28 Kasım 2010 Pazar

sınırsız gerçekliğin sarsılmaz öz'ü

yaşamın samimi olmayan, soğuk yüzüyle karşılaşmak; içimdeki, dünyayı yerle bir edebilecek kudretteki uyandırmasın artık…

güne mutlu başlayıp kurulan ümitlerim daha inşa aşamasındayken -o güne dair-, bana sorulmadan edilmeden yerle bir ediliyor. bu savunmasızlıkta sırça düşlerimin pervasızca tecavüze uğrayıp öldürülmesine alışmalı mıyım yoksa, cır cır böceğinin yumurtalarını çıkarabilmesi için gösterdiği çaba ve bunun sonucundaki ölümüyle beraber yavrularının doğumu olayının, yazın sıcağına kapılıp şarkı söylediğinin sanılması gibi bir enstantane misali hiçbir zaman sahibi olmayacağım madalyonlara gebe iki yüz’ler mi çizmeliyim…?

doğamayan umutlarıma taşıyıcı mezarlık yapmanın bir sonu var mıdır…?

her gece rüyalarımda gördüğüm adrenalinle kaplı bilim-kurguların yoğunluğuna kaç bünye şahit olabilir…?

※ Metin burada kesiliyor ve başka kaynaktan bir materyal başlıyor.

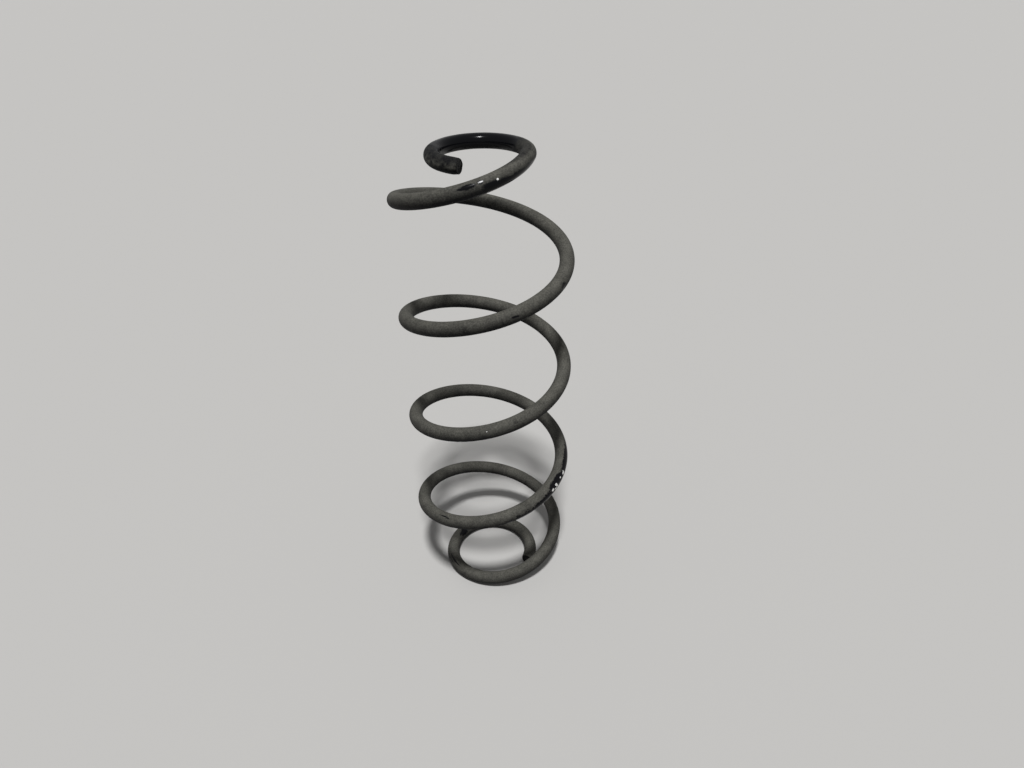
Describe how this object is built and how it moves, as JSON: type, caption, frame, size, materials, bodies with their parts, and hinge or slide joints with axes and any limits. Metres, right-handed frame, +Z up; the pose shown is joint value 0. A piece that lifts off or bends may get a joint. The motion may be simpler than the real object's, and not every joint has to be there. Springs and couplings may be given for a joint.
{
  "type": "suspension coil spring",
  "caption": "Open-wound round-bar compression spring whose turns draw in to a narrow level end turn at the top and the bottom.",
  "frame": {"origin": "on the coil's axis, at the height of the surface that the bottom end turn rests on", "axes": "+Z up along the coil's axis, from the bottom end turn to the top one; +X to the right and -Y to the front, as the picture shows it, so that the bottom end of the bar is cut off on the +X side"},
  "size_m": [0.1508, 0.1508, 0.4293],
  "materials": {
    "painted_bar": "gloss black paint, matt with grey-brown road dust on the upper sides"
  },
  "bodies": {
    "root": {"coil_spring": "painted_bar"}
  },
  "joints": []
}
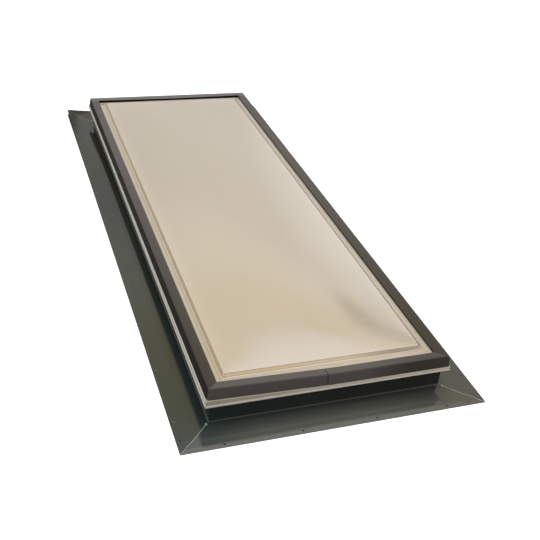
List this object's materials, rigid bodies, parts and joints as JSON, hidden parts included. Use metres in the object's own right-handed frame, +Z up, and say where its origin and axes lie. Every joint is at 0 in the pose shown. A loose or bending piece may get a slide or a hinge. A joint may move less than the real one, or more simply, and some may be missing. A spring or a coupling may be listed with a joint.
{
  "type": "roof skylight",
  "caption": "Fixed roof skylight with nailing flange, curb wall, vinyl frame, two low acrylic domes and a folded metal cap; it covers a rectangular opening in a roof deck.",
  "frame": {"origin": "centre of the nailing flange's underside, on the roof deck", "axes": "+Z up, away from the deck; +Y along the length, towards the back; +X to the right, seen from the front"},
  "size_m": [0.8338, 2.0532, 0.1335],
  "materials": {
    "flashing": "semi-gloss baked enamel, dark bronze",
    "weld_bead": "bare, as deposited",
    "sealant": "smooth cured sealant",
    "vinyl": "satin extruded vinyl, tan",
    "tape": "closed-cell foam tape",
    "inner_acrylic": "formed white acrylic, gloss",
    "outer_acrylic": "formed bronze acrylic, gloss",
    "gasket": "black rubber",
    "splice": "mill finish",
    "cap": "satin baked enamel, brown"
  },
  "bodies": {
    "root": {"flashing_front": "flashing", "flashing_back": "flashing", "flashing_left": "flashing", "flashing_right": "flashing", "weld_bead_front_left": "weld_bead", "weld_bead_front_right": "weld_bead", "weld_bead_back_left": "weld_bead", "weld_bead_back_right": "weld_bead", "sealant_dab_front_left": "sealant", "sealant_dab_front_right": "sealant", "sealant_dab_back_left": "sealant", "sealant_dab_back_right": "sealant", "frame_rail_front": "vinyl", "frame_rail_back": "vinyl", "frame_rail_left": "vinyl", "frame_rail_right": "vinyl", "bedding_tape_front": "tape", "bedding_tape_back": "tape", "bedding_tape_left": "tape", "bedding_tape_right": "tape", "inner_dome": "inner_acrylic", "spacer_tape_front": "tape", "spacer_tape_back": "tape", "spacer_tape_left": "tape", "spacer_tape_right": "tape", "outer_dome": "outer_acrylic", "cap_gasket_front": "gasket", "cap_gasket_back": "gasket", "cap_gasket_left": "gasket", "cap_gasket_right": "gasket", "cap_splice_front": "splice", "cap_splice_back": "splice", "cap_left": "cap", "cap_right": "cap"}
  },
  "joints": []
}
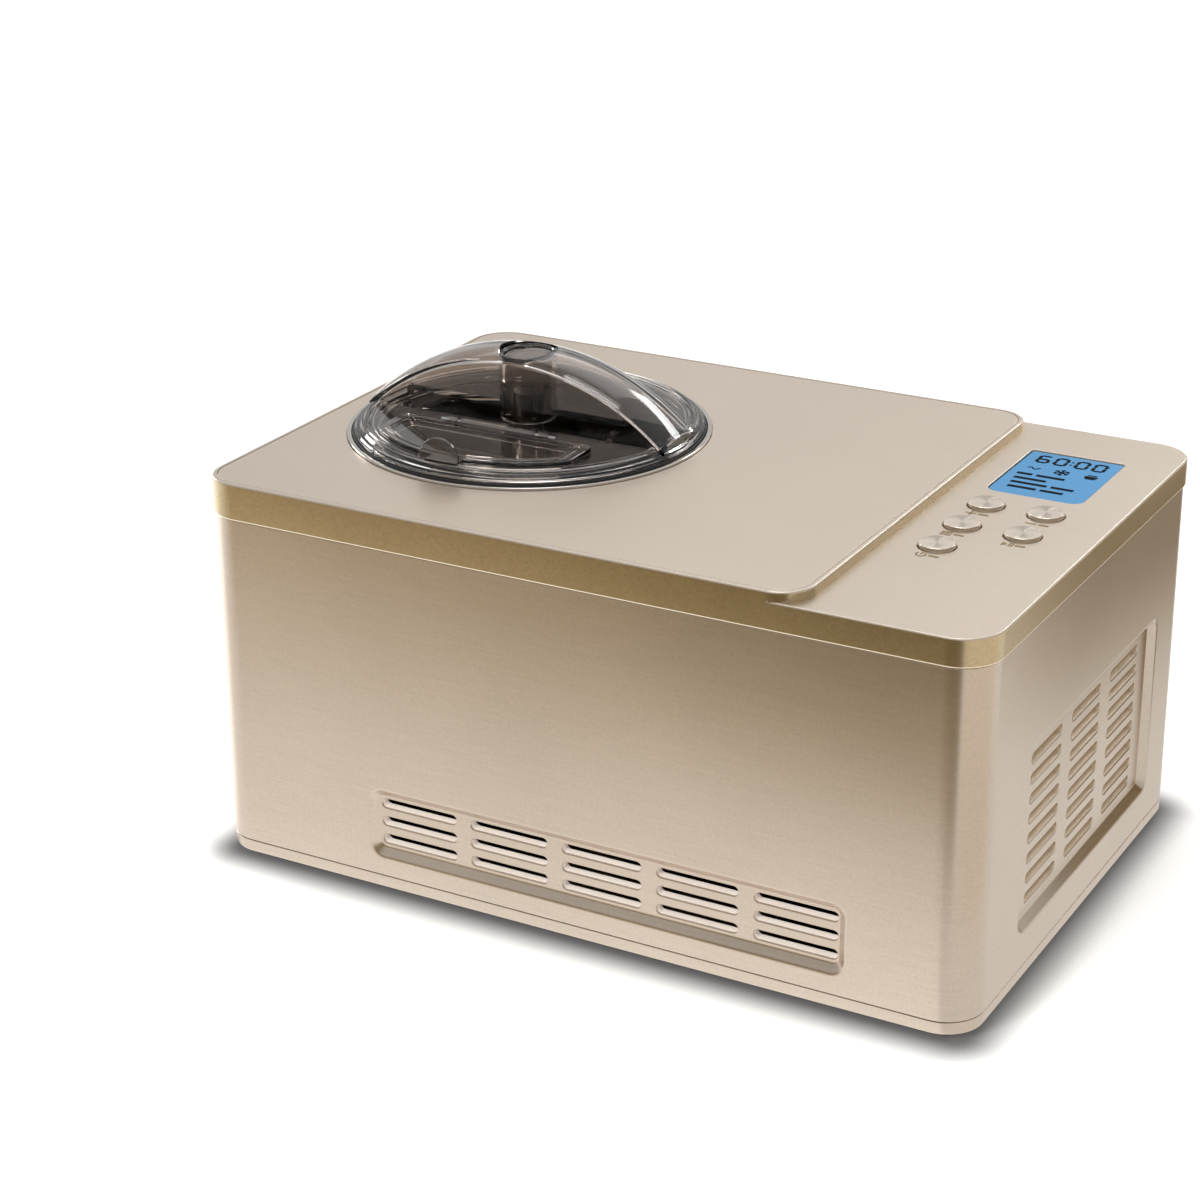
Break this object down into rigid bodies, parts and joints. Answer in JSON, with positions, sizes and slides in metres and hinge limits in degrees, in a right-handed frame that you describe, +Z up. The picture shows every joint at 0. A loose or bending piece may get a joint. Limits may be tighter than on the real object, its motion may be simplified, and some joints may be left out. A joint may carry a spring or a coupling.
{
  "type": "ice cream maker",
  "caption": "Countertop compressor ice cream maker: low box with a smoked round lid, arched grip, hinged filler cap, display and round push buttons.",
  "frame": {"origin": "on the surface it stands on, under the middle of the casing", "axes": "+X along the front to the right, towards the control deck; +Y to the back; +Z up"},
  "size_m": [0.425, 0.29, 0.255],
  "materials": {
    "gold_brushed_metal": "brushed champagne gold",
    "gold_band": "darker gold anodised band",
    "top_sheet": "pale champagne brushed aluminium",
    "trim_ring": "satin",
    "smoked_plastic": "smoked clear, gloss",
    "display_glass": "blue backlit window",
    "spun_metal": "spun",
    "steel": "satin",
    "pot_aluminium": "drawn, matt",
    "copper_tube": "drawn copper",
    "brass_parts": "turned",
    "black_rubber": "matt",
    "black_plastic": "moulded",
    "white_plastic": "moulded",
    "foam": "rigid foam",
    "circuit_board": "solder mask",
    "enamelled_steel": "black enamel"
  },
  "bodies": {
    "housing": {"base_pan": "gold_band", "outer_shell": "gold_brushed_metal", "top_cover": "gold_band", "top_plate": "top_sheet", "lid_seat_ring": "trim_ring", "lid_gasket": "black_rubber", "cooling_pot": "pot_aluminium", "evaporator_coil": "copper_tube", "insulation_jacket": "foam", "shaft_bush": "brass_parts", "gearbox_housing": "pot_aluminium", "gearbox_cover": "steel", "drive_motor": "steel", "compressor": "enamelled_steel", "compressor_base": "steel", "condenser": "pot_aluminium", "fan_shroud": "black_plastic", "fan_motor": "black_plastic", "filter_drier": "copper_tube", "suction_pipe": "copper_tube", "discharge_pipe": "copper_tube", "capillary_tube": "copper_tube", "control_board": "circuit_board", "power_board": "circuit_board", "lcd_module": "black_plastic", "lcd_window": "display_glass", "power_inlet": "black_plastic", "foot_1": "black_rubber", "base_screw_1": "steel", "rear_screw_1": "steel", "compressor_mount_1": "black_rubber", "foot_2": "black_rubber", "base_screw_2": "steel", "rear_screw_2": "steel", "compressor_mount_2": "black_rubber", "foot_3": "black_rubber", "base_screw_3": "steel", "rear_screw_3": "steel", "compressor_mount_3": "black_rubber", "foot_4": "black_rubber", "base_screw_4": "steel", "rear_screw_4": "steel", "compressor_mount_4": "black_rubber"},
    "drive": {"drive_shaft": "steel", "drive_gear": "white_plastic"},
    "motor_rotor": {"motor_pinion": "brass_parts"},
    "fan": {"fan_blades": "black_plastic"},
    "bowl": {"mixing_bowl": "steel"},
    "bail": {"bowl_handle": "steel"},
    "paddle": {"mixing_paddle": "white_plastic"},
    "lid": {"lid": "smoked_plastic", "lid_hub": "smoked_plastic", "hinge_pin": "steel"},
    "filler_cap": {"filler_cap": "smoked_plastic"},
    "button_minus": {"button_minus": "spun_metal"},
    "button_plus": {"button_plus": "spun_metal"},
    "button_menu": {"button_menu": "spun_metal"},
    "button_start": {"button_start": "spun_metal"},
    "button_power": {"button_power": "spun_metal"}
  },
  "joints": [
    {"name": "drive_spin", "type": "hinge", "parent": "housing", "child": "drive", "pos_m": [-0.103, 0, 0.05], "axis": [0, 0, 1], "continuous": true},
    {"name": "motor_spin", "type": "hinge", "parent": "housing", "child": "motor_rotor", "pos_m": [-0.055, 0, 0.05], "axis": [0, 0, 1], "continuous": true},
    {"name": "fan_spin", "type": "hinge", "parent": "housing", "child": "fan", "pos_m": [0.161, 0.007, 0.078], "axis": [1, 0, 0], "continuous": true},
    {"name": "bowl_lift", "type": "slide", "parent": "housing", "child": "bowl", "axis": [0, 0, 1], "range_m": [0, 0.15]},
    {"name": "lid_lift", "type": "slide", "parent": "bowl", "child": "lid", "axis": [0, 0, 1], "range_m": [0, 0.2]},
    {"name": "bail_swing", "type": "hinge", "parent": "bowl", "child": "bail", "pos_m": [-0.103, 0, 0.2104], "axis": [-1, 0, 0], "range_deg": [0, 90]},
    {"name": "paddle_spin", "type": "hinge", "parent": "bowl", "child": "paddle", "pos_m": [-0.103, 0, 0.14], "axis": [0, 0, 1], "continuous": true},
    {"name": "filler_hinge", "type": "hinge", "parent": "lid", "child": "filler_cap", "pos_m": [-0.103, -0.032, 0.2194], "axis": [-1, 0, 0], "range_deg": [0, 80]},
    {"name": "button_minus_press", "type": "slide", "parent": "housing", "child": "button_minus", "axis": [0, 0, -1], "range_m": [0, 0.0012], "stiffness_N_per_m": 600, "springref_m": -0.0005},
    {"name": "button_plus_press", "type": "slide", "parent": "housing", "child": "button_plus", "axis": [0, 0, -1], "range_m": [0, 0.0012], "stiffness_N_per_m": 600, "springref_m": -0.0005},
    {"name": "button_menu_press", "type": "slide", "parent": "housing", "child": "button_menu", "axis": [0, 0, -1], "range_m": [0, 0.0012], "stiffness_N_per_m": 600, "springref_m": -0.0005},
    {"name": "button_start_press", "type": "slide", "parent": "housing", "child": "button_start", "axis": [0, 0, -1], "range_m": [0, 0.0012], "stiffness_N_per_m": 600, "springref_m": -0.0005},
    {"name": "button_power_press", "type": "slide", "parent": "housing", "child": "button_power", "axis": [0, 0, -1], "range_m": [0, 0.0012], "stiffness_N_per_m": 600, "springref_m": -0.0005}
  ],
  "couplings": [
    {"joint": "motor_spin", "follows": "drive_spin", "ratio": -3},
    {"joint": "paddle_spin", "follows": "drive_spin", "ratio": 1},
    {"joint": "bail_swing", "follows": "lid_lift", "rad_per_m": 7.85}
  ]
}
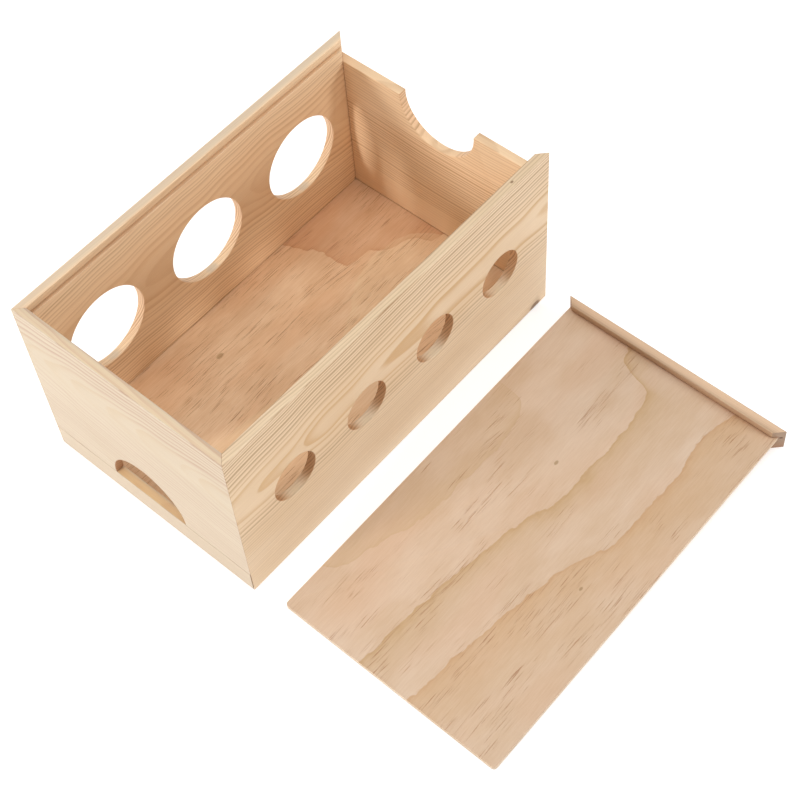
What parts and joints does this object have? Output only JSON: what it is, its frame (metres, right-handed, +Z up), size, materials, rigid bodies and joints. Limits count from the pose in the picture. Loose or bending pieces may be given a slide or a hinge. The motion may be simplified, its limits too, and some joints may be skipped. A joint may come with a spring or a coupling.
{
  "type": "sliding-lid wooden box with round side openings",
  "caption": "Mitred pine box with round openings in its long sides, finger notches in its ends, a sliding plywood floor and a sliding plywood lid lying beside it.",
  "frame": {"origin": "on the resting plane, at the centre of the footprint that the box and the lid lying beside it cover together", "axes": "+Z up; X along the box's length, +X to the far end where the lid is drawn out, -X to the near end where the floor is drawn out; +Y from the lid lying beside the box towards the box"},
  "size_m": [0.3, 0.3786, 0.15],
  "materials": {
    "pine_pale": "sanded, unfinished",
    "pine_warm": "sanded, unfinished",
    "ply_face": "sanded, unfinished",
    "ply_core": "raw veneer edge"
  },
  "bodies": {
    "box": {"left_wall": "pine_warm", "right_wall": "pine_pale", "near_end_wall": "pine_pale", "far_end_wall": "pine_warm"},
    "lid": {"lid_rail": "pine_pale", "lid_face_veneer": "ply_face", "lid_core": "ply_core", "lid_back_veneer": "ply_face"},
    "floor": {"floor_rail": "pine_pale", "floor_face_veneer": "ply_face", "floor_core": "ply_core", "floor_back_veneer": "ply_face"}
  },
  "joints": [
    {"name": "lid_slide", "type": "slide", "parent": "box", "child": "lid", "axis": [1, 0, 0], "range_m": [0, 0.296]},
    {"name": "floor_slide", "type": "slide", "parent": "box", "child": "floor", "axis": [-1, 0, 0], "range_m": [0, 0.296]}
  ]
}
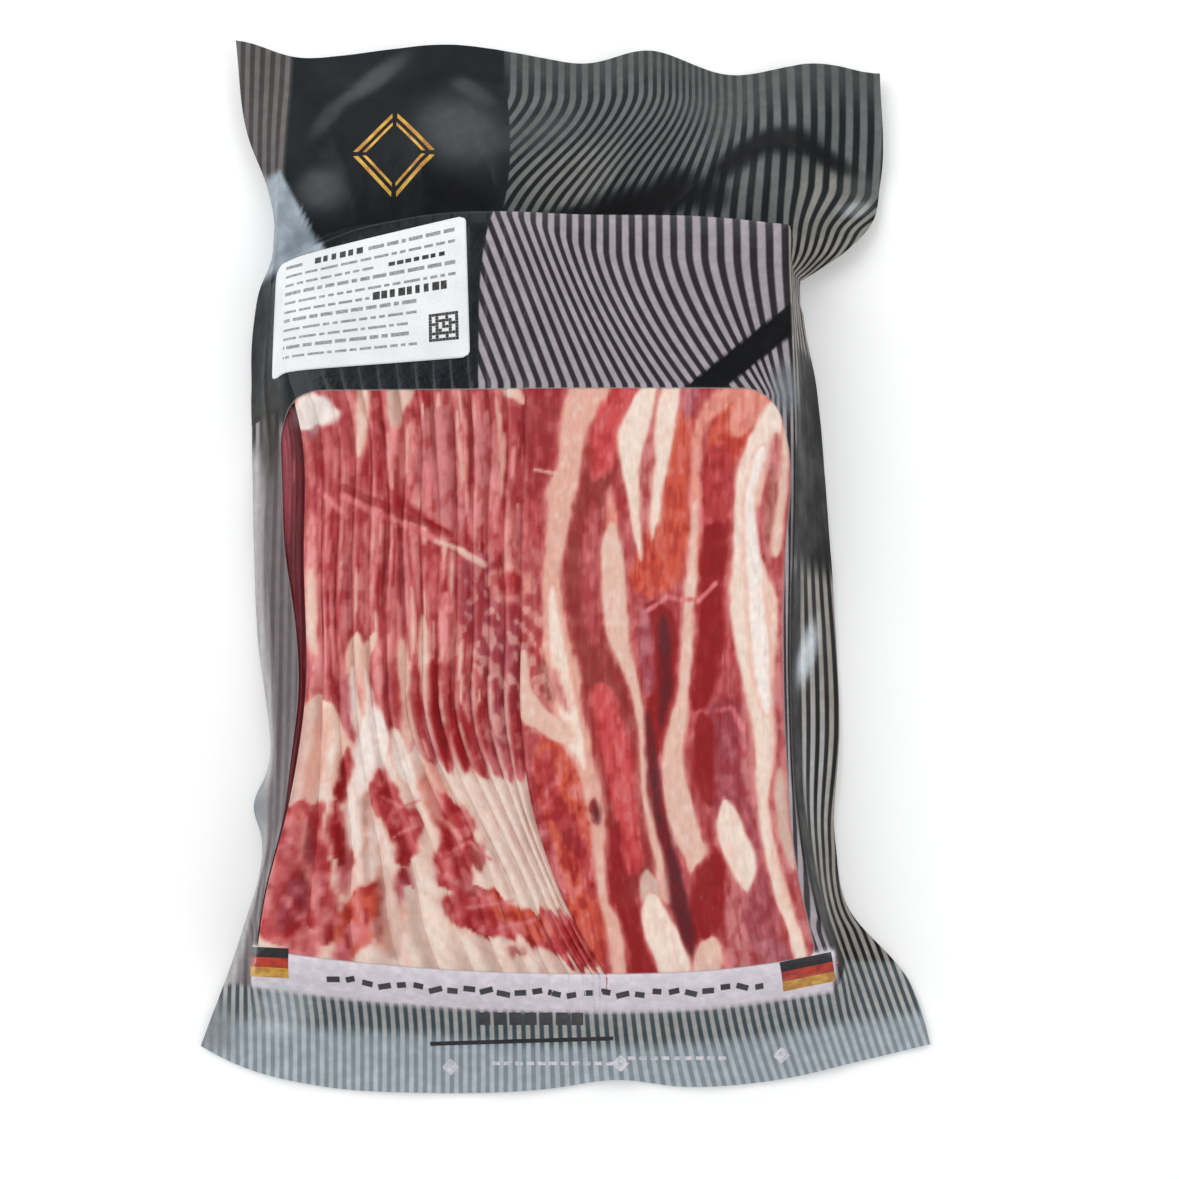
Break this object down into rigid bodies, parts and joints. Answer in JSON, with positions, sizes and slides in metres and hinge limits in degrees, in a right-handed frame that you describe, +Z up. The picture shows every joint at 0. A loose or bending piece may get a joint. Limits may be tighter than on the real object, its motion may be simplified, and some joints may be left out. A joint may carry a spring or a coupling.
{
  "type": "vacuum pack of sliced bacon",
  "caption": "Vacuum-packed sliced bacon: a film pouch tight over a shingled block, with a wavy flap, side skirts, a flat end strip and a stuck-on label.",
  "frame": {"origin": "centre of the bounding box, on the table under the pack", "axes": "+Z up out of the shown side, +Y towards the wavy flap, +X to the reader's right"},
  "size_m": [0.2, 0.303, 0.0298],
  "materials": {
    "film": "glossy clear film with meat behind it",
    "label": "matte white sticker"
  },
  "bodies": {
    "root": {"pouch": "film", "label": "label"}
  },
  "joints": []
}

velev ki; ben, ben olmaya karar verdiğim o mühim her günün her dakikası sonrasında hiç beklemediğim bir cepheden atılan bir sis bombasıyla birlikte şahsa münasır maruz kaldığım bu saldırının ‘yararıma’ olduğunu, kim, daha, ne kadar savunabilecek…..?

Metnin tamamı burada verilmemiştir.